/Benchmark_Bulk_Analysis

This is the pipeline to perform the bulk RNA-seq simulation based benchmark.

Primary LanguageShell

Benchmark_Bulk_Analysis

Prerequisites:

-virtualenv

-github account

-reference genome gtf and fasta files. Note that if your data contains ERRCC spike-ins, you should concatenate the reference genome gtf file with the ERRCC gtf file, and concatenate the reference and ERRCC fastq files (see https://tools.thermofisher.com/content/sfs/manuals/cms_095048.txt)

To run the pipeline:

  1. Execute ./setup.sh setup. This will create a new directory called Simulation into which all the software required for this pipeline will be locally installed. In addition, empty directories are created within the Simulation directory which will eventually contain the RSEM references, various indices, the raw and simulated data, results matrices and graphs. This step will take ~30 minutes - 1 hour depending on your network speed.
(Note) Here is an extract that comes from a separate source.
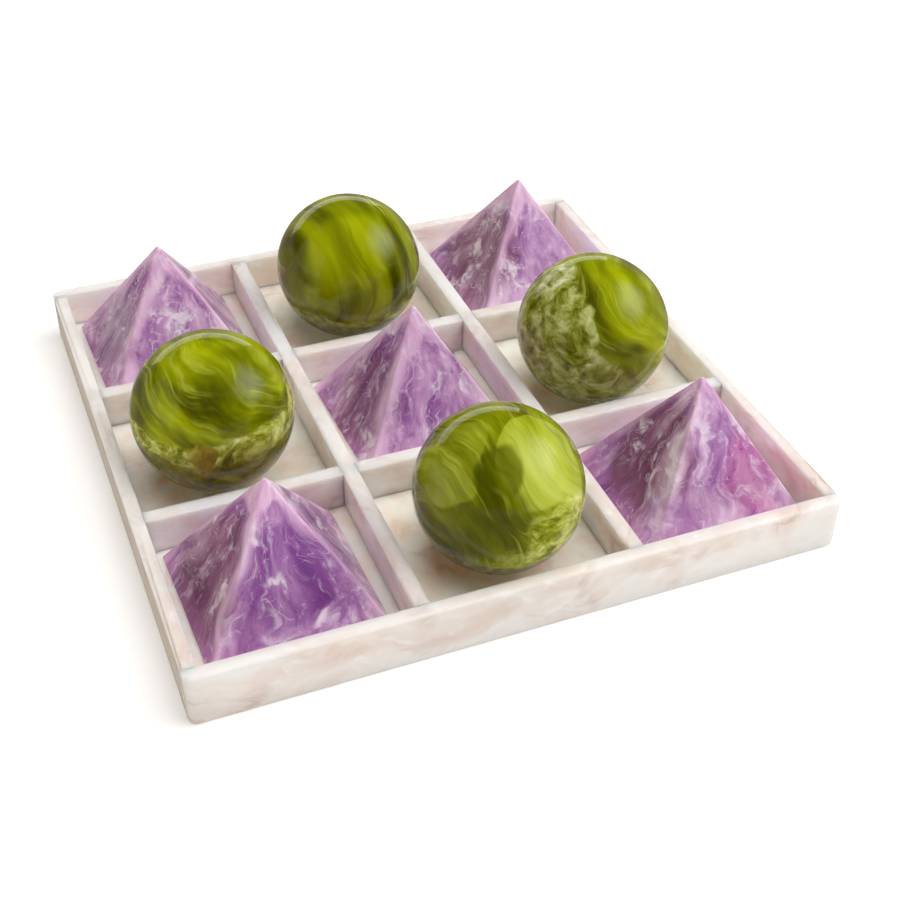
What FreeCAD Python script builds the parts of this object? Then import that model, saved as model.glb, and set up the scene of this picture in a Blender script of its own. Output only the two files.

  2. Execute ./RSEM_ref.sh make_ref /path/to/gtf path/to/fasta, where the gtf and fasta files are the reference genome. This builds the RSEM reference.

  3. Execute ./simulate.sh run_simulations path/to/raw/data. The simulated bulk RNA-seq data and their ground truth expression values are saved in Simulation/data/simulated.

  4. Execute ./benchmark.sh benchmark name_of_program_you_want_to_test. This will generate results matrices of expression values for the method you are interested in. Repeat for each method you want to test.

  5. Execute ./make_matrix.sh make_matrix name_of_program_you_want_to_test. This generates a compact results matrix for each method in results_matrices.

  6. Execute ./clean_data.sh to trim filename paths from results matrix column names.